▶ _PROBLEM DESCRIPTION_
Repeat the whole of the data, keeping every detail the same.

▶ _DATA SEGMENT_
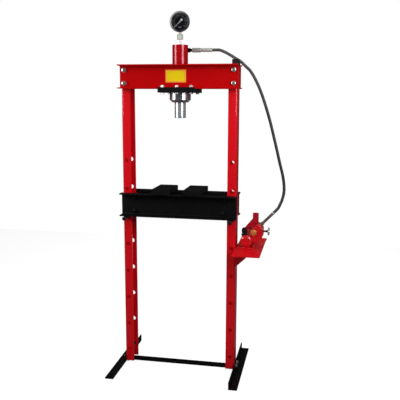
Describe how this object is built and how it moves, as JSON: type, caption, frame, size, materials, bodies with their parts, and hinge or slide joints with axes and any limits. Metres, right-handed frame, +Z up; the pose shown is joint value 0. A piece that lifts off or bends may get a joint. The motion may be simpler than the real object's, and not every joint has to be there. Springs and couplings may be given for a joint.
{
  "type": "hydraulic press",
  "caption": "Floor-standing H-frame hydraulic shop press with an adjustable pinned bed, a gauge-topped cylinder and a lever hand pump joined by a hose.",
  "frame": {"origin": "on the floor, at the middle of the base crossbar's underside, midway between the posts", "axes": "+X to the right along the bed, towards the pump; +Y to the back; +Z up along the ram"},
  "size_m": [0.896, 0.526, 1.875],
  "materials": {
    "red_paint": "glossy",
    "black_paint": "semi-gloss",
    "black_steel": "oil-blackened",
    "zinc_plate": "zinc plated",
    "yellow_label": "satin",
    "turned_steel": "turned",
    "hard_chrome": "polished",
    "bronze": "machined",
    "seal_rubber": "smooth",
    "spring_steel": "drawn",
    "plated_fitting": "plated",
    "brass": "machined",
    "yellow_brass": "yellow plated",
    "dark_fitting": "painted",
    "gauge_black": "glossy",
    "gauge_rim": "satin",
    "dial_black": "matt",
    "clear_glass": "clear",
    "needle_white": "matt",
    "hose_rubber": "smooth",
    "black_plastic": "moulded"
  },
  "bodies": {
    "frame": {"post_left": "red_paint", "post_right": "red_paint", "head_front": "red_paint", "head_rear": "red_paint", "head_bolts": "zinc_plate", "head_washers": "zinc_plate", "head_nuts": "zinc_plate", "foot_left": "black_paint", "foot_right": "black_paint", "crossbar": "black_paint", "foot_bolts": "zinc_plate", "foot_nuts": "zinc_plate", "label_plate": "yellow_label", "ram_mount_plate": "black_paint", "mount_bolts": "zinc_plate", "mount_nuts": "zinc_plate", "cylinder_tube": "red_paint", "lock_collar": "turned_steel", "ram_guide": "bronze", "return_spring": "spring_steel", "gauge_nipple": "plated_fitting", "gauge_swivel_nut": "plated_fitting", "gauge_socket": "brass", "gauge_case": "gauge_black", "gauge_bezel": "gauge_rim", "gauge_dial": "dial_black", "gauge_window": "clear_glass", "gauge_movement": "brass", "cylinder_adapter": "dark_fitting", "coupler_sleeve": "plated_fitting", "hose_ferrule": "plated_fitting", "hose": "hose_rubber", "hose_guide": "black_plastic", "hose_end": "plated_fitting", "pump_bracket": "red_paint", "pump_body": "red_paint", "reservoir": "red_paint", "reservoir_end": "red_paint", "filler_plug": "seal_rubber", "pump_bolts": "zinc_plate", "pump_nuts": "zinc_plate", "plunger_gland": "black_steel", "pivot_pin": "zinc_plate", "relief_plug": "yellow_brass"},
    "bed": {"bed_front": "black_paint", "bed_rear": "black_paint", "bed_spacers": "black_paint", "bed_bolts": "black_steel", "bed_nuts": "black_steel", "press_plate_left": "black_paint", "press_plate_right": "black_paint"},
    "left_pin": {"bed_pin_left": "black_steel"},
    "right_pin": {"bed_pin_right": "black_steel"},
    "ram": {"ram": "hard_chrome", "piston_seal": "seal_rubber"},
    "needle": {"gauge_needle": "needle_white"},
    "lever": {"pump_lever": "red_paint", "link_pin": "zinc_plate"},
    "plunger": {"plunger": "black_steel"},
    "valve": {"release_valve": "plated_fitting"}
  },
  "joints": [
    {"name": "ram_slide", "type": "slide", "parent": "frame", "child": "ram", "axis": [0, 0, -1], "range_m": [0, 0.15], "stiffness_N_per_m": 800, "springref_m": -0.15, "deforming": ["return_spring"]},
    {"name": "bed_lift", "type": "slide", "parent": "frame", "child": "bed", "axis": [0, 0, 1], "range_m": [0, 0.298]},
    {"name": "left_pin_pull", "type": "slide", "parent": "frame", "child": "left_pin", "axis": [0, -1, 0], "range_m": [0, 0.23]},
    {"name": "right_pin_pull", "type": "slide", "parent": "frame", "child": "right_pin", "axis": [0, -1, 0], "range_m": [0, 0.23]},
    {"name": "needle_turn", "type": "hinge", "parent": "frame", "child": "needle", "pos_m": [0, -0.005, 1.823], "axis": [0, 1, 0], "range_deg": [0, 270], "stiffness_Nm_per_rad": 0.0005, "springref_deg": -28.65},
    {"name": "lever_swing", "type": "hinge", "parent": "frame", "child": "lever", "pos_m": [0.411, -0.045, 0.778], "axis": [0, 1, 0], "range_deg": [-3, 20]},
    {"name": "plunger_slide", "type": "slide", "parent": "frame", "child": "plunger", "axis": [0, 0, 1], "range_m": [-0.0035, 0.0223]},
    {"name": "valve_turn", "type": "hinge", "parent": "frame", "child": "valve", "pos_m": [0.45, -0.012, 0.768], "axis": [1, 0, 0], "range_deg": [0, 360]}
  ],
  "couplings": [
    {"joint": "plunger_slide", "follows": "lever_swing", "m_per_rad": 0.0632}
  ]
}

▶ _RIGHT ANSWER_
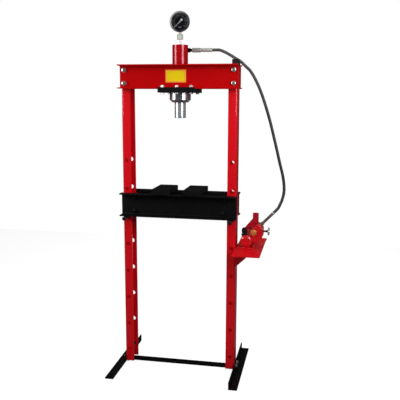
Describe how this object is built and how it moves, as JSON: type, caption, frame, size, materials, bodies with their parts, and hinge or slide joints with axes and any limits. Metres, right-handed frame, +Z up; the pose shown is joint value 0. A piece that lifts off or bends may get a joint. The motion may be simpler than the real object's, and not every joint has to be there. Springs and couplings may be given for a joint.
{
  "type": "hydraulic press",
  "caption": "Floor-standing H-frame hydraulic shop press with an adjustable pinned bed, a gauge-topped cylinder and a lever hand pump joined by a hose.",
  "frame": {"origin": "on the floor, at the middle of the base crossbar's underside, midway between the posts", "axes": "+X to the right along the bed, towards the pump; +Y to the back; +Z up along the ram"},
  "size_m": [0.896, 0.526, 1.875],
  "materials": {
    "red_paint": "glossy",
    "black_paint": "semi-gloss",
    "black_steel": "oil-blackened",
    "zinc_plate": "zinc plated",
    "yellow_label": "satin",
    "turned_steel": "turned",
    "hard_chrome": "polished",
    "bronze": "machined",
    "seal_rubber": "smooth",
    "spring_steel": "drawn",
    "plated_fitting": "plated",
    "brass": "machined",
    "yellow_brass": "yellow plated",
    "dark_fitting": "painted",
    "gauge_black": "glossy",
    "gauge_rim": "satin",
    "dial_black": "matt",
    "clear_glass": "clear",
    "needle_white": "matt",
    "hose_rubber": "smooth",
    "black_plastic": "moulded"
  },
  "bodies": {
    "frame": {"post_left": "red_paint", "post_right": "red_paint", "head_front": "red_paint", "head_rear": "red_paint", "head_bolts": "zinc_plate", "head_washers": "zinc_plate", "head_nuts": "zinc_plate", "foot_left": "black_paint", "foot_right": "black_paint", "crossbar": "black_paint", "foot_bolts": "zinc_plate", "foot_nuts": "zinc_plate", "label_plate": "yellow_label", "ram_mount_plate": "black_paint", "mount_bolts": "zinc_plate", "mount_nuts": "zinc_plate", "cylinder_tube": "red_paint", "lock_collar": "turned_steel", "ram_guide": "bronze", "return_spring": "spring_steel", "gauge_nipple": "plated_fitting", "gauge_swivel_nut": "plated_fitting", "gauge_socket": "brass", "gauge_case": "gauge_black", "gauge_bezel": "gauge_rim", "gauge_dial": "dial_black", "gauge_window": "clear_glass", "gauge_movement": "brass", "cylinder_adapter": "dark_fitting", "coupler_sleeve": "plated_fitting", "hose_ferrule": "plated_fitting", "hose": "hose_rubber", "hose_guide": "black_plastic", "hose_end": "plated_fitting", "pump_bracket": "red_paint", "pump_body": "red_paint", "reservoir": "red_paint", "reservoir_end": "red_paint", "filler_plug": "seal_rubber", "pump_bolts": "zinc_plate", "pump_nuts": "zinc_plate", "plunger_gland": "black_steel", "pivot_pin": "zinc_plate", "relief_plug": "yellow_brass"},
    "bed": {"bed_front": "black_paint", "bed_rear": "black_paint", "bed_spacers": "black_paint", "bed_bolts": "black_steel", "bed_nuts": "black_steel", "press_plate_left": "black_paint", "press_plate_right": "black_paint"},
    "left_pin": {"bed_pin_left": "black_steel"},
    "right_pin": {"bed_pin_right": "black_steel"},
    "ram": {"ram": "hard_chrome", "piston_seal": "seal_rubber"},
    "needle": {"gauge_needle": "needle_white"},
    "lever": {"pump_lever": "red_paint", "link_pin": "zinc_plate"},
    "plunger": {"plunger": "black_steel"},
    "valve": {"release_valve": "plated_fitting"}
  },
  "joints": [
    {"name": "ram_slide", "type": "slide", "parent": "frame", "child": "ram", "axis": [0, 0, -1], "range_m": [0, 0.15], "stiffness_N_per_m": 800, "springref_m": -0.15, "deforming": ["return_spring"]},
    {"name": "bed_lift", "type": "slide", "parent": "frame", "child": "bed", "axis": [0, 0, 1], "range_m": [0, 0.298]},
    {"name": "left_pin_pull", "type": "slide", "parent": "frame", "child": "left_pin", "axis": [0, -1, 0], "range_m": [0, 0.23]},
    {"name": "right_pin_pull", "type": "slide", "parent": "frame", "child": "right_pin", "axis": [0, -1, 0], "range_m": [0, 0.23]},
    {"name": "needle_turn", "type": "hinge", "parent": "frame", "child": "needle", "pos_m": [0, -0.005, 1.823], "axis": [0, 1, 0], "range_deg": [0, 270], "stiffness_Nm_per_rad": 0.0005, "springref_deg": -28.65},
    {"name": "lever_swing", "type": "hinge", "parent": "frame", "child": "lever", "pos_m": [0.411, -0.045, 0.778], "axis": [0, 1, 0], "range_deg": [-3, 20]},
    {"name": "plunger_slide", "type": "slide", "parent": "frame", "child": "plunger", "axis": [0, 0, 1], "range_m": [-0.0035, 0.0223]},
    {"name": "valve_turn", "type": "hinge", "parent": "frame", "child": "valve", "pos_m": [0.45, -0.012, 0.768], "axis": [1, 0, 0], "range_deg": [0, 360]}
  ],
  "couplings": [
    {"joint": "plunger_slide", "follows": "lever_swing", "m_per_rad": 0.0632}
  ]
}